The bulk of the additional troops will train and advise Afghan forces, according to the administration official, who wasn’t authorized to discuss details of the decision publicly and spoke on condition of anonymity. A smaller number would be assigned to counterterror operations against the Taliban and ISIS, the official said.

Although Trump has delegated authority for U.S. troop numbers in Afghanistan, the responsibility for America’s wars and the men and women who fight in them rests on his shoulders. Trump has inherited America’s longest conflict with no clear endpoint or a defined strategy for American success, though U.S. troop levels are far lower than they were under Presidents Barack Obama and George W. Bush. In 2009, Obama authorized a surge of 30,000 troops into Afghanistan, bringing the total there to more than 100,000, before drawing down over the rest of his presidency.

Trump has barely spoken about Afghanistan as a candidate or president, concentrating instead on crushing the Islamic State group in Syria and Iraq.
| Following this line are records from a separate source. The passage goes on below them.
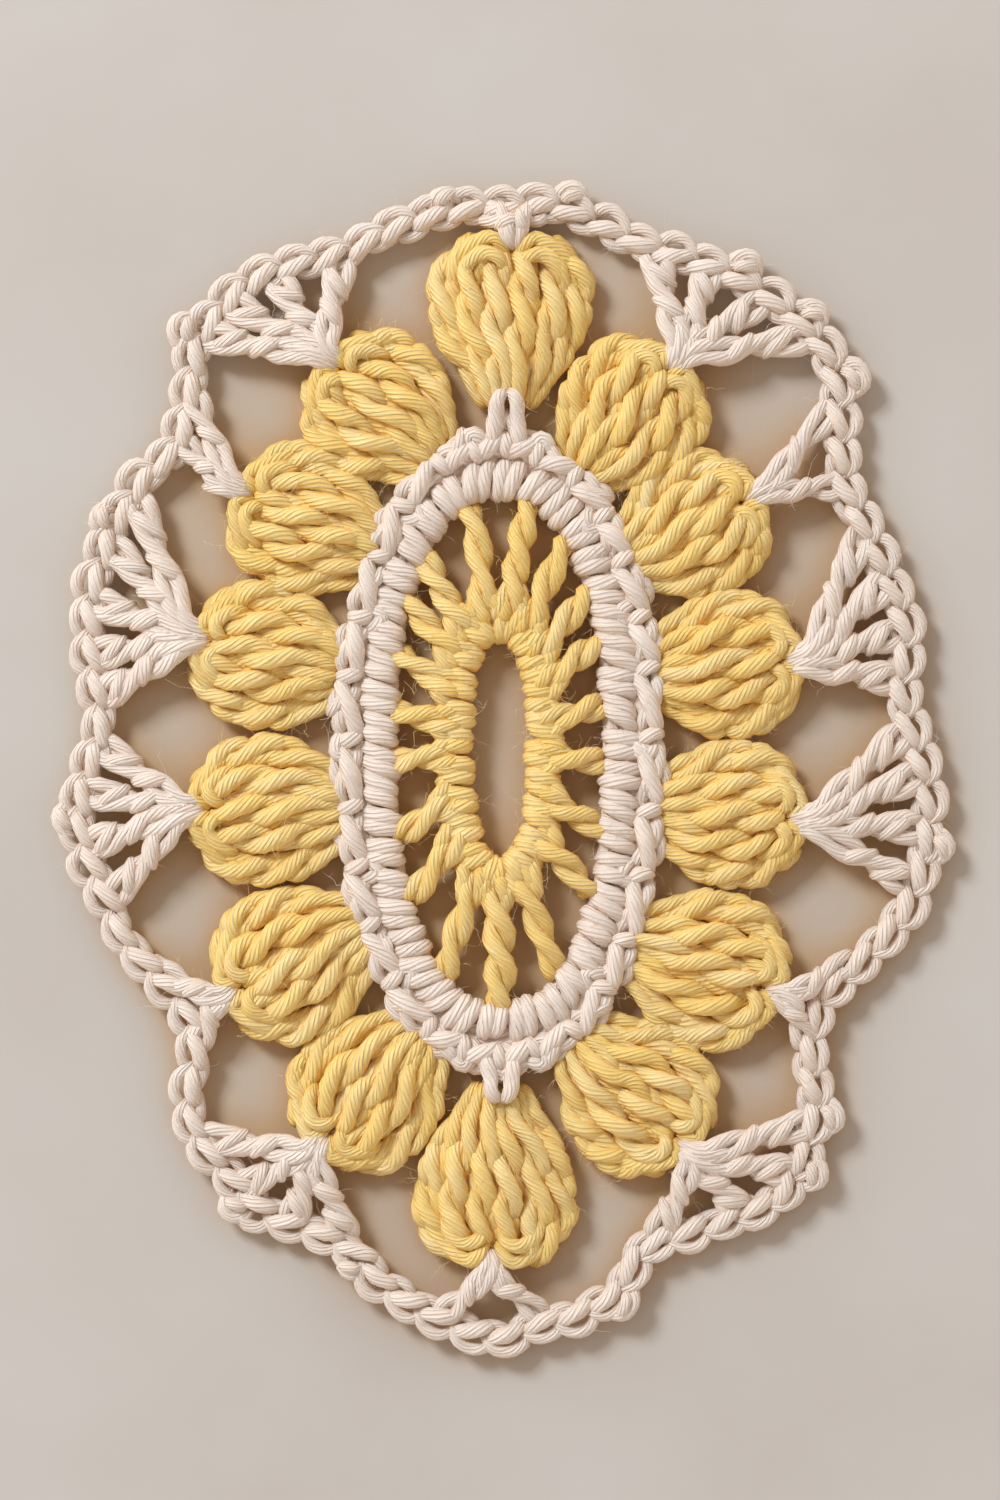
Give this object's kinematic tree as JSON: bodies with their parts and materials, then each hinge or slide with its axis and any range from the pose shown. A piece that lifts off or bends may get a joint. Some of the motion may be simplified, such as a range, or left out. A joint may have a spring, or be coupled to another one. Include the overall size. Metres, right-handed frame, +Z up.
{
  "type": "crocheted lace doily",
  "caption": "Oval crocheted lace doily lying flat: an open spoked eye, a cream round, plump yellow petals and a scalloped cream border. Sits under a vase, cup or ornament.",
  "frame": {"origin": "middle of the doily's footprint, on its underside", "axes": "+Y along the long axis towards the top petal, +X to the right seen from above, +Z up out of the worked face"},
  "size_m": [0.092, 0.1186, 0.0049],
  "materials": {
    "yellow_yarn": "plied mercerised cotton, soft sheen",
    "cream_yarn": "plied mercerised cotton, soft sheen"
  },
  "bodies": {
    "root": {"centre": "yellow_yarn", "inner_round": "cream_yarn", "border": "cream_yarn", "petal_top": "yellow_yarn", "petal_upper_right": "yellow_yarn", "petal_right_1": "yellow_yarn", "petal_right_2": "yellow_yarn", "petal_right_3": "yellow_yarn", "petal_lower_right_1": "yellow_yarn", "petal_lower_right_2": "yellow_yarn", "petal_bottom": "yellow_yarn", "petal_lower_left_2": "yellow_yarn", "petal_lower_left_1": "yellow_yarn", "petal_left_3": "yellow_yarn", "petal_left_2": "yellow_yarn", "petal_left_1": "yellow_yarn", "petal_upper_left": "yellow_yarn"}
  },
  "joints": []
}
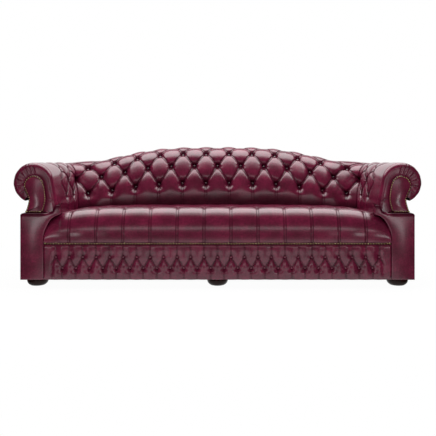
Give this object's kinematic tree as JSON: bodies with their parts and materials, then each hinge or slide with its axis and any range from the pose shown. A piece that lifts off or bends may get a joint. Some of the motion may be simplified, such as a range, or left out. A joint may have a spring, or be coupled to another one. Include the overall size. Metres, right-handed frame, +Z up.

His predecessors both had hoped to win the war. Bush scored a quick success, helping allied militant groups oust the Taliban shortly after the Sept. 11, 2001, attacks, before seeing the gains slip away as American focus shifted to the Iraq war. In refocusing attention on Afghanistan, Obama eliminated much of the country’s al-Qaeda network and authorized the mission that killed Osama bin Laden, but failed to snuff out the Taliban’s rebellion.

Mattis’s deployment of more troops will be far smaller than Obama’s.

While military leaders have consistently said more forces are needed, a decision had been tied up in a lengthy, wider debate about America’s long-term military, diplomatic and economic strategy for ending the war. Gen. John Nicholson, the top U.S. commander there, has said the troops are necessary to properly train and advise the Afghan military and perform work handled at greater cost by contractors. Afghan leaders endorse the idea of more U.S. troops, having lost significant ground to the Taliban in recent months.